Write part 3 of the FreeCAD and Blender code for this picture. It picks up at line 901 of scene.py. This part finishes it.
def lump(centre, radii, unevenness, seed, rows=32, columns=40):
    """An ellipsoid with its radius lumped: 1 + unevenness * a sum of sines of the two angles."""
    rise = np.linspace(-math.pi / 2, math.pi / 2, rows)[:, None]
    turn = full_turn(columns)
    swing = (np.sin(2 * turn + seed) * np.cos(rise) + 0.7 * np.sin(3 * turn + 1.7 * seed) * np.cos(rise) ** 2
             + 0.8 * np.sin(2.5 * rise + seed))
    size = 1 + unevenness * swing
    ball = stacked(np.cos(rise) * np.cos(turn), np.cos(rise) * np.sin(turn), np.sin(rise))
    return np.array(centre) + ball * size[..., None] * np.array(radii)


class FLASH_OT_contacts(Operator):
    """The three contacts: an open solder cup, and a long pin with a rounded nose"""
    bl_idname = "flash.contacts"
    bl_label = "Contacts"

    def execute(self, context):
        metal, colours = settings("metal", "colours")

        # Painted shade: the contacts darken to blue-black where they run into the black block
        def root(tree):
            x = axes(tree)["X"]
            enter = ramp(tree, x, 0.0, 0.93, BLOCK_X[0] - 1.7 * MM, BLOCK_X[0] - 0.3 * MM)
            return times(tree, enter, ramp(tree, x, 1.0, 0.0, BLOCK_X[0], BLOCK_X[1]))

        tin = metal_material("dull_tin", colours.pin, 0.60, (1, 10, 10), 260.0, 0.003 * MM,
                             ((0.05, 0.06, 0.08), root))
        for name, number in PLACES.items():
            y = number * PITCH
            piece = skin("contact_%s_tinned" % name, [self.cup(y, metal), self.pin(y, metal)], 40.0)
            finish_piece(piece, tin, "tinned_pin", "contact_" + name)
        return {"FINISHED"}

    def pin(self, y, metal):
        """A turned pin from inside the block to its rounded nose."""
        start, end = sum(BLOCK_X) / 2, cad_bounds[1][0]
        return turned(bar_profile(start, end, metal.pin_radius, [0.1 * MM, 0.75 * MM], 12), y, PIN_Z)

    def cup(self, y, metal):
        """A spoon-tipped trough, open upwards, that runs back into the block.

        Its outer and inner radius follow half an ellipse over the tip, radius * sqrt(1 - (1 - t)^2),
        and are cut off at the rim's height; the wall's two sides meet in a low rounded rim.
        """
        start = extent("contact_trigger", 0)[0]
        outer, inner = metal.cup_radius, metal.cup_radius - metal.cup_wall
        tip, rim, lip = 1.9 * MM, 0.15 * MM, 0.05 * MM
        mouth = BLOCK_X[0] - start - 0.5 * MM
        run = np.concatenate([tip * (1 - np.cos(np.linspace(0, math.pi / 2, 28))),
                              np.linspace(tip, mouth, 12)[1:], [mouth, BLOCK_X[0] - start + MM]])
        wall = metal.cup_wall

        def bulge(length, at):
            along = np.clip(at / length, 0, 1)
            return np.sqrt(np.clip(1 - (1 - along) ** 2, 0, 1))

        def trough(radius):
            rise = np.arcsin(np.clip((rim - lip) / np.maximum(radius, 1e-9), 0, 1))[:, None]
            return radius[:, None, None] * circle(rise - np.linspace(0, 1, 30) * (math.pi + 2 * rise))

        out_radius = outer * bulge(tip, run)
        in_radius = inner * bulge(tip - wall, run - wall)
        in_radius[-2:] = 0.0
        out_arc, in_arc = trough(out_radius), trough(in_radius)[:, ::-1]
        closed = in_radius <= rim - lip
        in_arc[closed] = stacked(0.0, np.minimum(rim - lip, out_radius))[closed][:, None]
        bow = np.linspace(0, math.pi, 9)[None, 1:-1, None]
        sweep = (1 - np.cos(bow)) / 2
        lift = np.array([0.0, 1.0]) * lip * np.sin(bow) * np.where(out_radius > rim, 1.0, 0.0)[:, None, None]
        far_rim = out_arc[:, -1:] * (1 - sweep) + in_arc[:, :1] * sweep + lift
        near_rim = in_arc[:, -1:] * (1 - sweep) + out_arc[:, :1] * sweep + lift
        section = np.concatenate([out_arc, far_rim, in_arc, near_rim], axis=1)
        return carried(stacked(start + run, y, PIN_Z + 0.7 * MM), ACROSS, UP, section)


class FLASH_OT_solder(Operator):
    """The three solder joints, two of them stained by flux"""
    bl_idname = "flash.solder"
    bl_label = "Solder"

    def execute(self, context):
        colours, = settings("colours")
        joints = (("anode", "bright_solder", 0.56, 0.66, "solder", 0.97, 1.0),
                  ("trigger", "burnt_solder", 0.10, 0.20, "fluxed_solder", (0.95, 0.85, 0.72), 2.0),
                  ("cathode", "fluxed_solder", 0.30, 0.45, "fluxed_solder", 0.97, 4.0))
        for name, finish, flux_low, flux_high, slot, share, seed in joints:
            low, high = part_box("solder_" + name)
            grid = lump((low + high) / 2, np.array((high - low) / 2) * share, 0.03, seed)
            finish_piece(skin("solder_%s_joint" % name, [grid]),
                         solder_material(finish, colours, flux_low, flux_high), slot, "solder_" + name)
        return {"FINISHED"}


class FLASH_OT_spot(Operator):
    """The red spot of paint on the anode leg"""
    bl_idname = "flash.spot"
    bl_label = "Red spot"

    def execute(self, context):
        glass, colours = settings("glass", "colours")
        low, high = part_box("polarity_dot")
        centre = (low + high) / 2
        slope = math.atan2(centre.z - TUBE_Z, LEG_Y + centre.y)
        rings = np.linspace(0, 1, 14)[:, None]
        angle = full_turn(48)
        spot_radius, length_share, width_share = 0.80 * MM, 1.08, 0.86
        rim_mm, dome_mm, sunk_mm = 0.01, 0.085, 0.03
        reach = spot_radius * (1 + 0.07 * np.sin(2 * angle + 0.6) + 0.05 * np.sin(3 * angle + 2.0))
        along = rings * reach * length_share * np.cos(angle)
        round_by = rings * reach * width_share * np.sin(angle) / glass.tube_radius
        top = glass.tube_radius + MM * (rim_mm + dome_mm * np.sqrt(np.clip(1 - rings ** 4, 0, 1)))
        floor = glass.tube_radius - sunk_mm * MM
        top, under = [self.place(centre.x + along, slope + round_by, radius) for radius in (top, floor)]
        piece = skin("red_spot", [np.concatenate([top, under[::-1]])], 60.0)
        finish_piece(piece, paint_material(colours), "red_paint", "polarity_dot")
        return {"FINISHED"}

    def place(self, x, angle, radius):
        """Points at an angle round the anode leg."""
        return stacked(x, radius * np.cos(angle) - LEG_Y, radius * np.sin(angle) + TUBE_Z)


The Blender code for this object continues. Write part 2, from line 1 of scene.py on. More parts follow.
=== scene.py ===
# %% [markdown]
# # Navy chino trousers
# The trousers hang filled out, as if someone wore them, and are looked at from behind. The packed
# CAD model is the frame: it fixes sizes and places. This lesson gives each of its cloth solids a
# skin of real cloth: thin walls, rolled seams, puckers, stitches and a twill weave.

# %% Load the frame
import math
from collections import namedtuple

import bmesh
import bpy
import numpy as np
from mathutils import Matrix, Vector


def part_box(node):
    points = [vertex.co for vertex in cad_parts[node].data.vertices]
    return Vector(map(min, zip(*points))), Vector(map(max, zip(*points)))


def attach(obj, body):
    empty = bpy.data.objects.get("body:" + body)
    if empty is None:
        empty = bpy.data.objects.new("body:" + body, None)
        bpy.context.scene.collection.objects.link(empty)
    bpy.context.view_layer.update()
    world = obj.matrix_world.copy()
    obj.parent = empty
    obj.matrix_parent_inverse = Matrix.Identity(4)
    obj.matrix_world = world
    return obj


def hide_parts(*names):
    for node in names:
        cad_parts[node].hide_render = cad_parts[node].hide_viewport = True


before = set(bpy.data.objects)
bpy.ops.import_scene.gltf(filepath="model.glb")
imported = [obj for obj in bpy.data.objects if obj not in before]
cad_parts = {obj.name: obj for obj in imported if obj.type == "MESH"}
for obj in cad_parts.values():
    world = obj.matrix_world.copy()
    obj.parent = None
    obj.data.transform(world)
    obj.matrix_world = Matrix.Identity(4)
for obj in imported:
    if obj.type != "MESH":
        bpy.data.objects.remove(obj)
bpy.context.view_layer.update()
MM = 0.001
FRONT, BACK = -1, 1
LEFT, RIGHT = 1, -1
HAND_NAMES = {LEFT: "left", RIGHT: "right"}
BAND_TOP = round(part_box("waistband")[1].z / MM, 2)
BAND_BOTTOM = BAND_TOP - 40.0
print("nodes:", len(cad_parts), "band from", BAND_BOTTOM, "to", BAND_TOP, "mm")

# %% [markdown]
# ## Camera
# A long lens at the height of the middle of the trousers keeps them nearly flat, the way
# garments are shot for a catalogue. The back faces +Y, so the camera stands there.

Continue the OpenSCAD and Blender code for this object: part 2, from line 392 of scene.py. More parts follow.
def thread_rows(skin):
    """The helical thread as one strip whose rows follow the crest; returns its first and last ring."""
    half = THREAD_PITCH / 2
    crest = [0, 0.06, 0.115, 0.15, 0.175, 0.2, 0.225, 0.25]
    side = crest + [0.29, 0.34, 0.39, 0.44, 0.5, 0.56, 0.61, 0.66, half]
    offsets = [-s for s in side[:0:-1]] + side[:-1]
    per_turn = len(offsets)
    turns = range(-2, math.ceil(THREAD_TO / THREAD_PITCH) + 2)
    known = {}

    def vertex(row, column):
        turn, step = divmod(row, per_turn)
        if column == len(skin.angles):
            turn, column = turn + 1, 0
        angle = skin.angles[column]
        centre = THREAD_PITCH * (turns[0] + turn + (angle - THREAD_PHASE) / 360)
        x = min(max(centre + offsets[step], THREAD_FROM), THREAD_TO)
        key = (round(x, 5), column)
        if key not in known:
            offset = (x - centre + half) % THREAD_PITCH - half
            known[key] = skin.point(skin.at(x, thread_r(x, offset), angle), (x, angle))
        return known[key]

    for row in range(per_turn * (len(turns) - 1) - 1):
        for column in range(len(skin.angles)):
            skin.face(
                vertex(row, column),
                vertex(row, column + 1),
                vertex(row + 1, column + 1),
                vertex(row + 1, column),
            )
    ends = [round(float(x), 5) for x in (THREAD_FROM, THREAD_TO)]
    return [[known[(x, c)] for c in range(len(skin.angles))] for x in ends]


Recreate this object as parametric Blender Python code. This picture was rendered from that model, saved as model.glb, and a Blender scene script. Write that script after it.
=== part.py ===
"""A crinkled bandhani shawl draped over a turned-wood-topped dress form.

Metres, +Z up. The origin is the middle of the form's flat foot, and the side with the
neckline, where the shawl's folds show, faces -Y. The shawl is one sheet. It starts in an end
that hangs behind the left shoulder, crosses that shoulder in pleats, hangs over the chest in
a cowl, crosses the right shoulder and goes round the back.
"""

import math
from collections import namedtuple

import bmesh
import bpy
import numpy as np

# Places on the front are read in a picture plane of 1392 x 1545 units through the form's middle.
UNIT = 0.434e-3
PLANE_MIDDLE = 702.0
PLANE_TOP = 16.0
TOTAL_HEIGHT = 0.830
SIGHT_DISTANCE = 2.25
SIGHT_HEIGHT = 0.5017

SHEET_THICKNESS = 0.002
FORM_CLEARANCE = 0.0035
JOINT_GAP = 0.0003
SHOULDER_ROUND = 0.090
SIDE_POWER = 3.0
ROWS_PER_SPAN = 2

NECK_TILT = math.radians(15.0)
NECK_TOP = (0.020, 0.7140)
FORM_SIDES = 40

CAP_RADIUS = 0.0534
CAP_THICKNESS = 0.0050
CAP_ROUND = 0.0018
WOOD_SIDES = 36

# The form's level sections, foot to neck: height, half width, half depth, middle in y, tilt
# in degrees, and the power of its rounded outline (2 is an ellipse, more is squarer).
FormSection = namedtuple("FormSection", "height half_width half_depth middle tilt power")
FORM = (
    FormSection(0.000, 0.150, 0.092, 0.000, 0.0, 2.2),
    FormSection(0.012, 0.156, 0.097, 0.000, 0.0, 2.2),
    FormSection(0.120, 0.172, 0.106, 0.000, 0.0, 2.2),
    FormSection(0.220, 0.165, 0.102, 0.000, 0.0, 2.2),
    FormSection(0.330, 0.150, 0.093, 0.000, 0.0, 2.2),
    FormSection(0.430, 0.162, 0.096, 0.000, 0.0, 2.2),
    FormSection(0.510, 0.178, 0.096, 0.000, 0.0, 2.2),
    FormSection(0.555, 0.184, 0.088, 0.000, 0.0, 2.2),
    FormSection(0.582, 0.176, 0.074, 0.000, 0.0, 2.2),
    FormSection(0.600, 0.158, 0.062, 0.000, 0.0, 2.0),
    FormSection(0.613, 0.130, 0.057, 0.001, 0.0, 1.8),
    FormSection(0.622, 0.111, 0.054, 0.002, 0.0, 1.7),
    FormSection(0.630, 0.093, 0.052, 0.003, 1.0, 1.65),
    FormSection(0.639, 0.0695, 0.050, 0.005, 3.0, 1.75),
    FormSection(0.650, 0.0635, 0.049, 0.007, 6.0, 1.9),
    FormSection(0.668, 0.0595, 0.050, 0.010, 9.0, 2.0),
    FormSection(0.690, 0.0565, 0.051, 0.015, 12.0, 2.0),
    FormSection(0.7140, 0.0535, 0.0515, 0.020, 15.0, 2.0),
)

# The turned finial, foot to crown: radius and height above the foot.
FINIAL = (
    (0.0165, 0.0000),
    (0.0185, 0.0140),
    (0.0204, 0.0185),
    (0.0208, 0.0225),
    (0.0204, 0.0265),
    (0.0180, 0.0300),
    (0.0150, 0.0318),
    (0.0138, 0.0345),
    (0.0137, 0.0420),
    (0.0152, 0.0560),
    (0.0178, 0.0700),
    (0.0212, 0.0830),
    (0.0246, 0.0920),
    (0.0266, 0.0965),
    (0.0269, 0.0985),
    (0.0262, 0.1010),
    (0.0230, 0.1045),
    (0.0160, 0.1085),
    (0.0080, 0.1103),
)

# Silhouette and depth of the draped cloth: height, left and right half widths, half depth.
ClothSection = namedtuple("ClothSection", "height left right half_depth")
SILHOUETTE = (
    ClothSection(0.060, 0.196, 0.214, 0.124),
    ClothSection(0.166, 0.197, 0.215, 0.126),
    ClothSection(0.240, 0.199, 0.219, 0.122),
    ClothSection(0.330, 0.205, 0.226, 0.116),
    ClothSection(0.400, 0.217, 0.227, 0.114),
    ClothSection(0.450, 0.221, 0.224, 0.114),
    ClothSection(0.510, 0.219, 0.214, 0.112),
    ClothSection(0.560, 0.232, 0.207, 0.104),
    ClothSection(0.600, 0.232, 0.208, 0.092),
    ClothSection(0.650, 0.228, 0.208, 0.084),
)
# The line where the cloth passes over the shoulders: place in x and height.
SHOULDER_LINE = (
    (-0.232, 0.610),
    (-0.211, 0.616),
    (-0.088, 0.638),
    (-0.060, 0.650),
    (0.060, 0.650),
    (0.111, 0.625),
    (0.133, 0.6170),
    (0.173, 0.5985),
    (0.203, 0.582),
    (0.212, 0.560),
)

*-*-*

> Problem: Leave out every line without the string "Vector" and copy the rest.

> Task response:
from mathutils import Matrix, Vector
    return Vector(map(min, zip(*points))), Vector(map(max, zip(*points)))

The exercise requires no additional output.